---------- Dataset extract
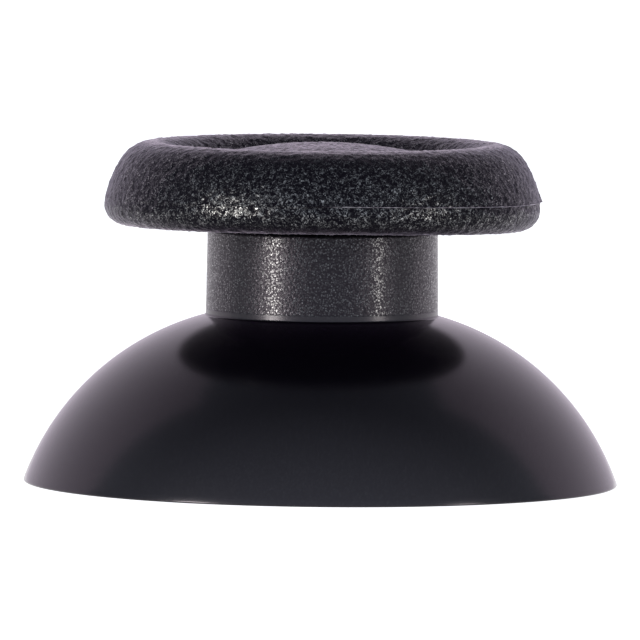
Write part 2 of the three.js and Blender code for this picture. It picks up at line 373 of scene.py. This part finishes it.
for start, end in (
    (place.outputs["Object"], parts.inputs[0]),
    (place.outputs["Object"], sparks.inputs["Vector"]),
    (place.outputs["Object"], glints.inputs["Vector"]),
    (parts.outputs["Z"], low_edge.inputs["Value"]),
    (sparks.outputs["Height"], sunk.inputs[0]),
    (sunk.outputs[0], masked.inputs[0]),
    (low_edge.outputs["Result"], masked.inputs[1]),
    (masked.outputs[0], bump.inputs["Height"]),
    (bump.outputs["Normal"], surface.inputs["Normal"]),
    (glints.outputs["Shine"], polish.inputs["Value"]),
    (glints.outputs["Shine"], mirror.inputs["Value"]),
    (glints.outputs["Shine"], fine_mirror.inputs["Value"]),
    (parts.outputs["Z"], on_neck.inputs["Value"]),
    (on_neck.outputs["Result"], roughness.inputs[2]),
    (fine_mirror.outputs["Result"], shine.inputs[2]),
    (low_edge.outputs["Result"], roughness.inputs[0]),
    (polish.outputs["Result"], roughness.inputs[3]),
    (low_edge.outputs["Result"], shine.inputs[0]),
    (mirror.outputs["Result"], shine.inputs[3]),
    (roughness.outputs[0], surface.inputs["Roughness"]),
    (shine.outputs[0], surface.inputs["Coat Weight"]),
    (surface.outputs[0], output.inputs["Surface"]),
):
    tree.links.new(start, end)
stick.data.materials.append(plastic)

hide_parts("stick_body")
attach(stick, "root")

# Rubber grip
# Soft black rubber, moulded over the plastic core as a closed cap that ends in a lip on the neck's
# shoulder. The mould is etched with a fine leather grain, and its two halves meet in a thin line
# round the side, with a little flash at the right. A broken light grey is painted along that line
# as a painted highlight.

HEAD_RADIUS = 8.97 * MM
HEAD_HEIGHT = 3.39 * MM
CORNER_ROUND = 0.8 * MM
SIDE_LEAN = radians(8.5)
SIDE_ROUND = 4.4 * MM
CREST_ROUND = 1.5 * MM
TROUGH_ROUND = 1.1 * MM
CROWN_DROP = 0.01 * MM
CROWN_ROUND = 18.8 * MM
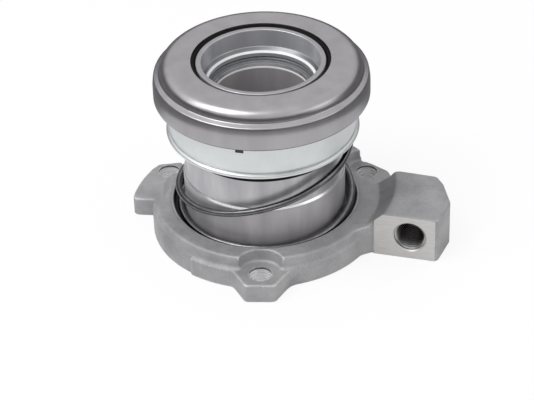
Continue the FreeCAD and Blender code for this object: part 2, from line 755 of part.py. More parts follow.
--------------------
◆ Request ◆
Print the whole listing again, exactly.

◆ Solution for this exercise ◆
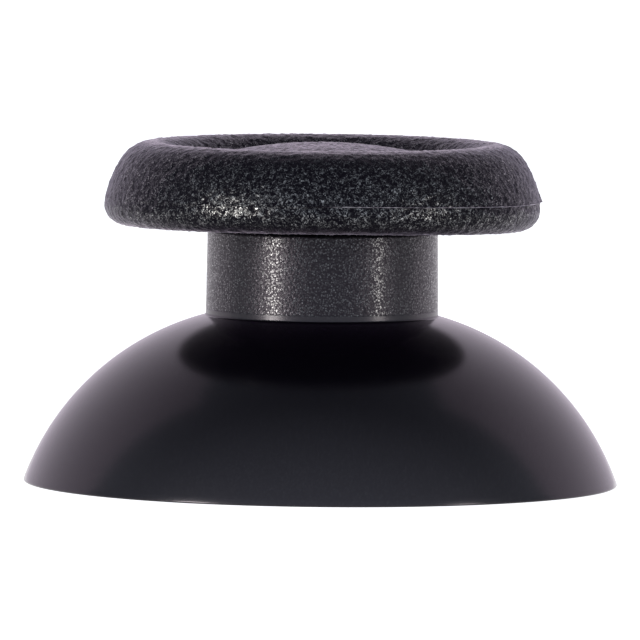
Write part 2 of the three.js and Blender code for this picture. It picks up at line 373 of scene.py. This part finishes it.
for start, end in (
    (place.outputs["Object"], parts.inputs[0]),
    (place.outputs["Object"], sparks.inputs["Vector"]),
    (place.outputs["Object"], glints.inputs["Vector"]),
    (parts.outputs["Z"], low_edge.inputs["Value"]),
    (sparks.outputs["Height"], sunk.inputs[0]),
    (sunk.outputs[0], masked.inputs[0]),
    (low_edge.outputs["Result"], masked.inputs[1]),
    (masked.outputs[0], bump.inputs["Height"]),
    (bump.outputs["Normal"], surface.inputs["Normal"]),
    (glints.outputs["Shine"], polish.inputs["Value"]),
    (glints.outputs["Shine"], mirror.inputs["Value"]),
    (glints.outputs["Shine"], fine_mirror.inputs["Value"]),
    (parts.outputs["Z"], on_neck.inputs["Value"]),
    (on_neck.outputs["Result"], roughness.inputs[2]),
    (fine_mirror.outputs["Result"], shine.inputs[2]),
    (low_edge.outputs["Result"], roughness.inputs[0]),
    (polish.outputs["Result"], roughness.inputs[3]),
    (low_edge.outputs["Result"], shine.inputs[0]),
    (mirror.outputs["Result"], shine.inputs[3]),
    (roughness.outputs[0], surface.inputs["Roughness"]),
    (shine.outputs[0], surface.inputs["Coat Weight"]),
    (surface.outputs[0], output.inputs["Surface"]),
):
    tree.links.new(start, end)
stick.data.materials.append(plastic)

hide_parts("stick_body")
attach(stick, "root")

# Rubber grip
# Soft black rubber, moulded over the plastic core as a closed cap that ends in a lip on the neck's
# shoulder. The mould is etched with a fine leather grain, and its two halves meet in a thin line
# round the side, with a little flash at the right. A broken light grey is painted along that line
# as a painted highlight.

HEAD_RADIUS = 8.97 * MM
HEAD_HEIGHT = 3.39 * MM
CORNER_ROUND = 0.8 * MM
SIDE_LEAN = radians(8.5)
SIDE_ROUND = 4.4 * MM
CREST_ROUND = 1.5 * MM
TROUGH_ROUND = 1.1 * MM
CROWN_DROP = 0.01 * MM
CROWN_ROUND = 18.8 * MM
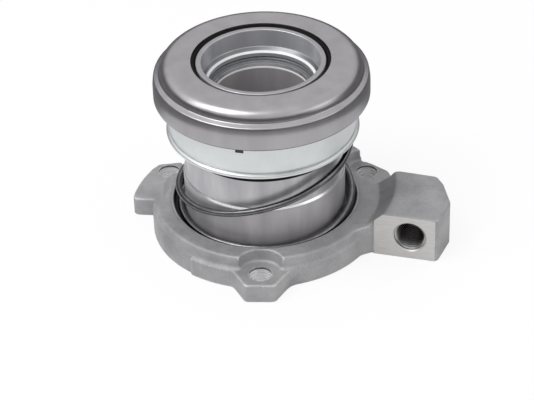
Continue the FreeCAD and Blender code for this object: part 2, from line 755 of part.py. More parts follow.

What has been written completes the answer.